If this mock modesty worked for morality one might well accept it, but the old folks say that it operates quite the other way. It has at all events put an end to any possibility of them taking a bath.

Maybe as a consequence, but of this I am not sure, none of these Indians swim. A large canoe-load upset in crossing Great Slave Lake a month after we arrived and all were drowned.

Like most men who lead physical lives, and like all meat-eating savages, these are possessed of a natural proneness toward strong drink.

An interesting two-edged boomerang illustration of this was given by an unscrupulous whiskey trader. While travelling across country he ran short of provisions but fortunately came to a Chipewyan lodge. At first its owner had no meat to spare, but when he found that the visitor had a flask of whiskey he offered for it a large piece of Moose meat; when this was refused he doubled the amount, and after another refusal added some valuable furs and more meat till one hundred dollars worth was piled up.

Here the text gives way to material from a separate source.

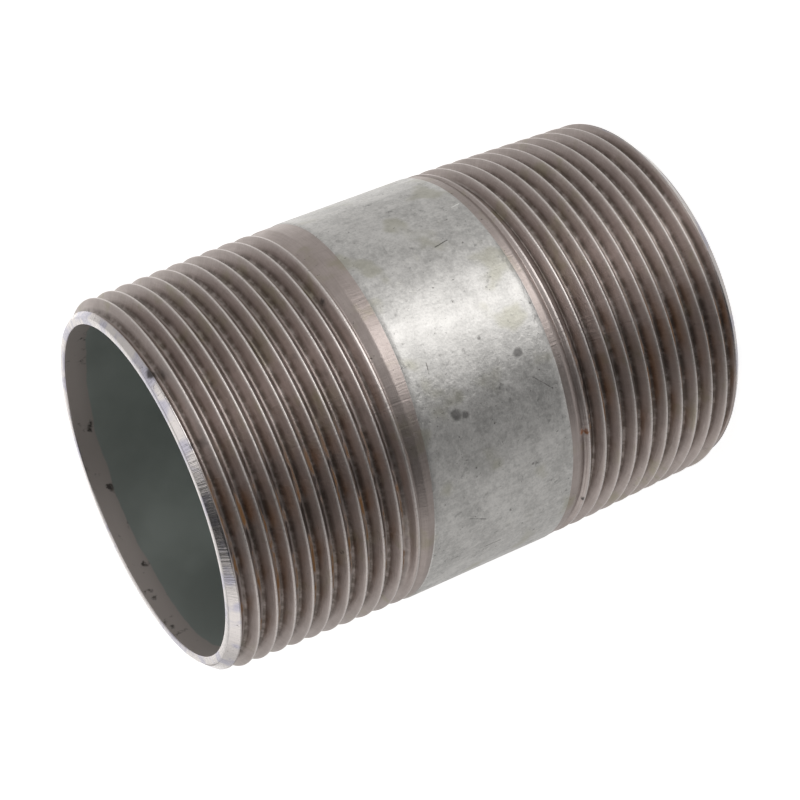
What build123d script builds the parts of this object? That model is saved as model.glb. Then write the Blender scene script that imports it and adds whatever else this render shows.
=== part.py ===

Again the answer was "no."

Then did that Indian offer the lodge and everything he had in it, including his wife. But the trader was obdurate.

"Why didn't you take it," said the friend whom he told of the affair; "the stuff would have netted five hundred dollars, and all for one flask of whiskey."

"Not much," said the trader, "it was my last flask I wouldn't 'a' had a drop for myself. But it just shows, how fond these Indians are of whiskey."

While some of the Chipewyans show fine physique, and many do great feats of strength and endurance, they seem on the whole inferior to whites.

Thus the strongest portager on the river is said to be Billy Loutit's brother George. At Athabaska Landing I was shown a house on a hill, half a mile away, to which he had carried on his back 450 pounds of flour without stopping. Some said it was only 350 pounds, but none made it less. As George is only three-quarters white, this is perhaps not a case in point. But during our stay at Fort Smith we had several athletic meets of Indians and whites, the latter represented by Preble and the police boys, and no matter whether in running, walking, high jumping, broad jumping, wrestling, or boxing, the whites were ahead.